→ **Rows from an object dataset**:
########

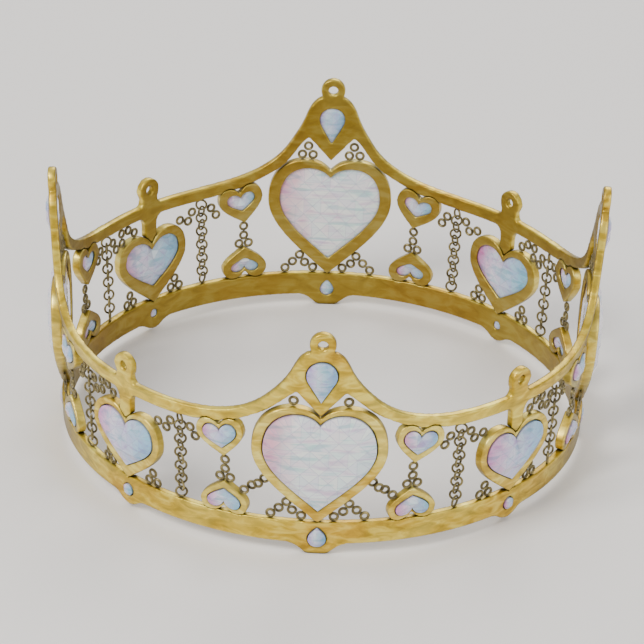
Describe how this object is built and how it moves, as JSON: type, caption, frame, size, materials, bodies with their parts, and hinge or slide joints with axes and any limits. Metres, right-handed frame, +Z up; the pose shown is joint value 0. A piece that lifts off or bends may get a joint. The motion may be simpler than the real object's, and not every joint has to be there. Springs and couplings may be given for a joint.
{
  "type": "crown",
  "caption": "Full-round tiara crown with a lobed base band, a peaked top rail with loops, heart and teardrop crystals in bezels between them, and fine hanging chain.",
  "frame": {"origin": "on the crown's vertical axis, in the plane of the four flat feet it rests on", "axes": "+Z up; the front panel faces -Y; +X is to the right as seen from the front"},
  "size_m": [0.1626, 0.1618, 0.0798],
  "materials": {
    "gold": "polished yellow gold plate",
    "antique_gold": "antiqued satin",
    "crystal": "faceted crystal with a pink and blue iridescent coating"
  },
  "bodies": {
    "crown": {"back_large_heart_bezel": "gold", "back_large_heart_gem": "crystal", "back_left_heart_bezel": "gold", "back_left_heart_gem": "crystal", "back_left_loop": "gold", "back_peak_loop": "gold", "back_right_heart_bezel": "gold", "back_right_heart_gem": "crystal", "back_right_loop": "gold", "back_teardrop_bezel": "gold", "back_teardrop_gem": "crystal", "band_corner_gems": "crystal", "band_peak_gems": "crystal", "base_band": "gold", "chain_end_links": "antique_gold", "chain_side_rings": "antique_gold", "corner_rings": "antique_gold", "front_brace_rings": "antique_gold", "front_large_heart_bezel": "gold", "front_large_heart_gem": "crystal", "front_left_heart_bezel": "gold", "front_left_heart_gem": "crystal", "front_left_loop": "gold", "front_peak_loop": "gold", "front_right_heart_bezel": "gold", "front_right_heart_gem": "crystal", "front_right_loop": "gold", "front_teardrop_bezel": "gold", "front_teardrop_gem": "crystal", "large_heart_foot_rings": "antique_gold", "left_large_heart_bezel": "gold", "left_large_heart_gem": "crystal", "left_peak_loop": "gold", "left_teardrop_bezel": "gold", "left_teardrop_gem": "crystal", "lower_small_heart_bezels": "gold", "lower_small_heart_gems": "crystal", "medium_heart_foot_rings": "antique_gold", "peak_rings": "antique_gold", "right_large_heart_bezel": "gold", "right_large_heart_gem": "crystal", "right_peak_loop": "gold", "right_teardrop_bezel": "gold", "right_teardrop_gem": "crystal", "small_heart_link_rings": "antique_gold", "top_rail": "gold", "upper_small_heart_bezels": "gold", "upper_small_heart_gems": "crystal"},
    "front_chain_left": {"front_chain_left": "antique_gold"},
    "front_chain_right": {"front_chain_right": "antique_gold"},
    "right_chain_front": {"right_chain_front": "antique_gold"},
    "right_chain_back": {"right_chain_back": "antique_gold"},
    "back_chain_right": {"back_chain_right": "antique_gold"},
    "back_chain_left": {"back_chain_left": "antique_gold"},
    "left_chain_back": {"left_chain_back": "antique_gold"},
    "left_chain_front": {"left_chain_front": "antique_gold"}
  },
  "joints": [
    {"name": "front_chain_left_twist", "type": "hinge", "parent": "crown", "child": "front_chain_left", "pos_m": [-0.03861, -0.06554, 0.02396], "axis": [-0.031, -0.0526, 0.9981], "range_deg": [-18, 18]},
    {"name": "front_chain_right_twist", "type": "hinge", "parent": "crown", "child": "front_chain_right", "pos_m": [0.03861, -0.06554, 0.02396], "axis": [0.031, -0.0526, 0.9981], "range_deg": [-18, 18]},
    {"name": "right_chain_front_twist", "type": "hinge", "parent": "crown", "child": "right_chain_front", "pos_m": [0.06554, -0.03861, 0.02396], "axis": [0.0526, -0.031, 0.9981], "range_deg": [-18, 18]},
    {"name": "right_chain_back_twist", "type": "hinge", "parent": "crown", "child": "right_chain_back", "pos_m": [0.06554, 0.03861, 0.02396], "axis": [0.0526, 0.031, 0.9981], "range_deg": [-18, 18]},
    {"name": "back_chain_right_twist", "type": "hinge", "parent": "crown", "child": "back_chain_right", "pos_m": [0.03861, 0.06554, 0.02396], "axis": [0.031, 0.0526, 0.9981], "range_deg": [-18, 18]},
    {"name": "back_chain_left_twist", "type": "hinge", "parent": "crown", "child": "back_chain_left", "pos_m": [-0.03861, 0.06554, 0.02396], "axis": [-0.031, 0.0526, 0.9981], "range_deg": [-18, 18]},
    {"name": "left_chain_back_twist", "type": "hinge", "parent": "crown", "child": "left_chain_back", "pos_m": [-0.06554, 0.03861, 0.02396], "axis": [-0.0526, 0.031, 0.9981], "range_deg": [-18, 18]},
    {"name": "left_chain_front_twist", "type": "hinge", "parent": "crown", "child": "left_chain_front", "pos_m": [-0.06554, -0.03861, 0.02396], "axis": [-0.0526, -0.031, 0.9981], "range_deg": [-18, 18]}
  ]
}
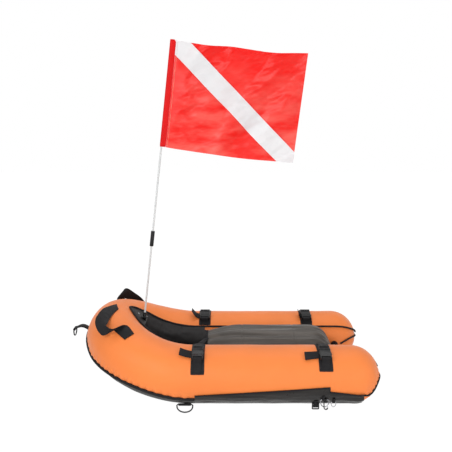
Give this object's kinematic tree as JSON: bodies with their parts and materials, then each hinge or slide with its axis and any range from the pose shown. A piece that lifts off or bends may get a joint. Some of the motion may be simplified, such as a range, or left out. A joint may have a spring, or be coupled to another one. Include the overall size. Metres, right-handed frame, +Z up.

########

→ **SET PROBLEM**: Emit the records above again, exactly, with no line skipped.

→ **SOLUTION BELOW**:
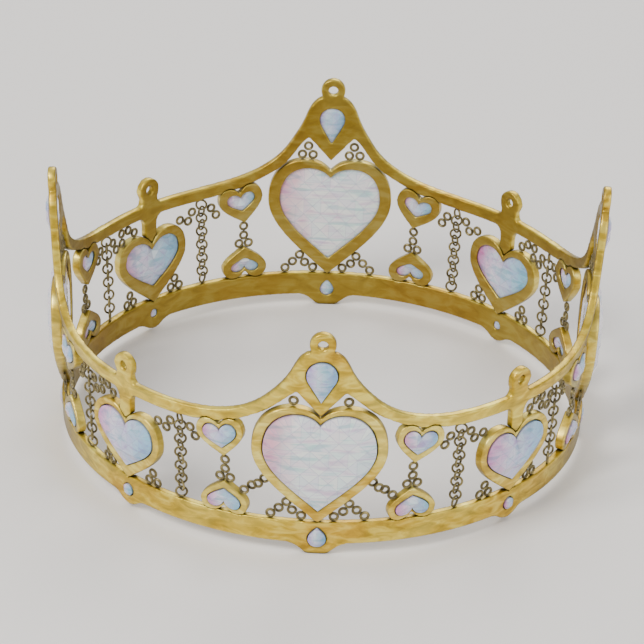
Describe how this object is built and how it moves, as JSON: type, caption, frame, size, materials, bodies with their parts, and hinge or slide joints with axes and any limits. Metres, right-handed frame, +Z up; the pose shown is joint value 0. A piece that lifts off or bends may get a joint. The motion may be simpler than the real object's, and not every joint has to be there. Springs and couplings may be given for a joint.
{
  "type": "crown",
  "caption": "Full-round tiara crown with a lobed base band, a peaked top rail with loops, heart and teardrop crystals in bezels between them, and fine hanging chain.",
  "frame": {"origin": "on the crown's vertical axis, in the plane of the four flat feet it rests on", "axes": "+Z up; the front panel faces -Y; +X is to the right as seen from the front"},
  "size_m": [0.1626, 0.1618, 0.0798],
  "materials": {
    "gold": "polished yellow gold plate",
    "antique_gold": "antiqued satin",
    "crystal": "faceted crystal with a pink and blue iridescent coating"
  },
  "bodies": {
    "crown": {"back_large_heart_bezel": "gold", "back_large_heart_gem": "crystal", "back_left_heart_bezel": "gold", "back_left_heart_gem": "crystal", "back_left_loop": "gold", "back_peak_loop": "gold", "back_right_heart_bezel": "gold", "back_right_heart_gem": "crystal", "back_right_loop": "gold", "back_teardrop_bezel": "gold", "back_teardrop_gem": "crystal", "band_corner_gems": "crystal", "band_peak_gems": "crystal", "base_band": "gold", "chain_end_links": "antique_gold", "chain_side_rings": "antique_gold", "corner_rings": "antique_gold", "front_brace_rings": "antique_gold", "front_large_heart_bezel": "gold", "front_large_heart_gem": "crystal", "front_left_heart_bezel": "gold", "front_left_heart_gem": "crystal", "front_left_loop": "gold", "front_peak_loop": "gold", "front_right_heart_bezel": "gold", "front_right_heart_gem": "crystal", "front_right_loop": "gold", "front_teardrop_bezel": "gold", "front_teardrop_gem": "crystal", "large_heart_foot_rings": "antique_gold", "left_large_heart_bezel": "gold", "left_large_heart_gem": "crystal", "left_peak_loop": "gold", "left_teardrop_bezel": "gold", "left_teardrop_gem": "crystal", "lower_small_heart_bezels": "gold", "lower_small_heart_gems": "crystal", "medium_heart_foot_rings": "antique_gold", "peak_rings": "antique_gold", "right_large_heart_bezel": "gold", "right_large_heart_gem": "crystal", "right_peak_loop": "gold", "right_teardrop_bezel": "gold", "right_teardrop_gem": "crystal", "small_heart_link_rings": "antique_gold", "top_rail": "gold", "upper_small_heart_bezels": "gold", "upper_small_heart_gems": "crystal"},
    "front_chain_left": {"front_chain_left": "antique_gold"},
    "front_chain_right": {"front_chain_right": "antique_gold"},
    "right_chain_front": {"right_chain_front": "antique_gold"},
    "right_chain_back": {"right_chain_back": "antique_gold"},
    "back_chain_right": {"back_chain_right": "antique_gold"},
    "back_chain_left": {"back_chain_left": "antique_gold"},
    "left_chain_back": {"left_chain_back": "antique_gold"},
    "left_chain_front": {"left_chain_front": "antique_gold"}
  },
  "joints": [
    {"name": "front_chain_left_twist", "type": "hinge", "parent": "crown", "child": "front_chain_left", "pos_m": [-0.03861, -0.06554, 0.02396], "axis": [-0.031, -0.0526, 0.9981], "range_deg": [-18, 18]},
    {"name": "front_chain_right_twist", "type": "hinge", "parent": "crown", "child": "front_chain_right", "pos_m": [0.03861, -0.06554, 0.02396], "axis": [0.031, -0.0526, 0.9981], "range_deg": [-18, 18]},
    {"name": "right_chain_front_twist", "type": "hinge", "parent": "crown", "child": "right_chain_front", "pos_m": [0.06554, -0.03861, 0.02396], "axis": [0.0526, -0.031, 0.9981], "range_deg": [-18, 18]},
    {"name": "right_chain_back_twist", "type": "hinge", "parent": "crown", "child": "right_chain_back", "pos_m": [0.06554, 0.03861, 0.02396], "axis": [0.0526, 0.031, 0.9981], "range_deg": [-18, 18]},
    {"name": "back_chain_right_twist", "type": "hinge", "parent": "crown", "child": "back_chain_right", "pos_m": [0.03861, 0.06554, 0.02396], "axis": [0.031, 0.0526, 0.9981], "range_deg": [-18, 18]},
    {"name": "back_chain_left_twist", "type": "hinge", "parent": "crown", "child": "back_chain_left", "pos_m": [-0.03861, 0.06554, 0.02396], "axis": [-0.031, 0.0526, 0.9981], "range_deg": [-18, 18]},
    {"name": "left_chain_back_twist", "type": "hinge", "parent": "crown", "child": "left_chain_back", "pos_m": [-0.06554, 0.03861, 0.02396], "axis": [-0.0526, 0.031, 0.9981], "range_deg": [-18, 18]},
    {"name": "left_chain_front_twist", "type": "hinge", "parent": "crown", "child": "left_chain_front", "pos_m": [-0.06554, -0.03861, 0.02396], "axis": [-0.0526, -0.031, 0.9981], "range_deg": [-18, 18]}
  ]
}
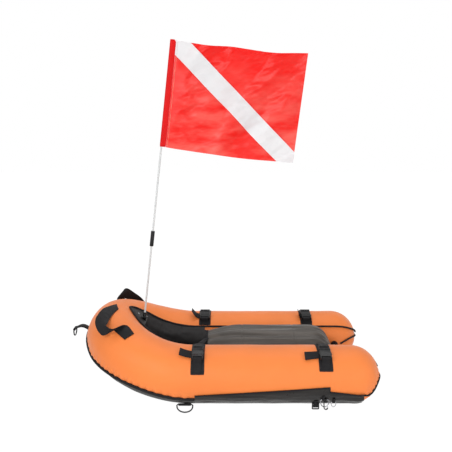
Give this object's kinematic tree as JSON: bodies with their parts and materials, then each hinge or slide with its axis and any range from the pose shown. A piece that lifts off or bends may get a joint. Some of the motion may be simplified, such as a range, or left out. A joint may have a spring, or be coupled to another one. Include the overall size. Metres, right-handed frame, +Z up.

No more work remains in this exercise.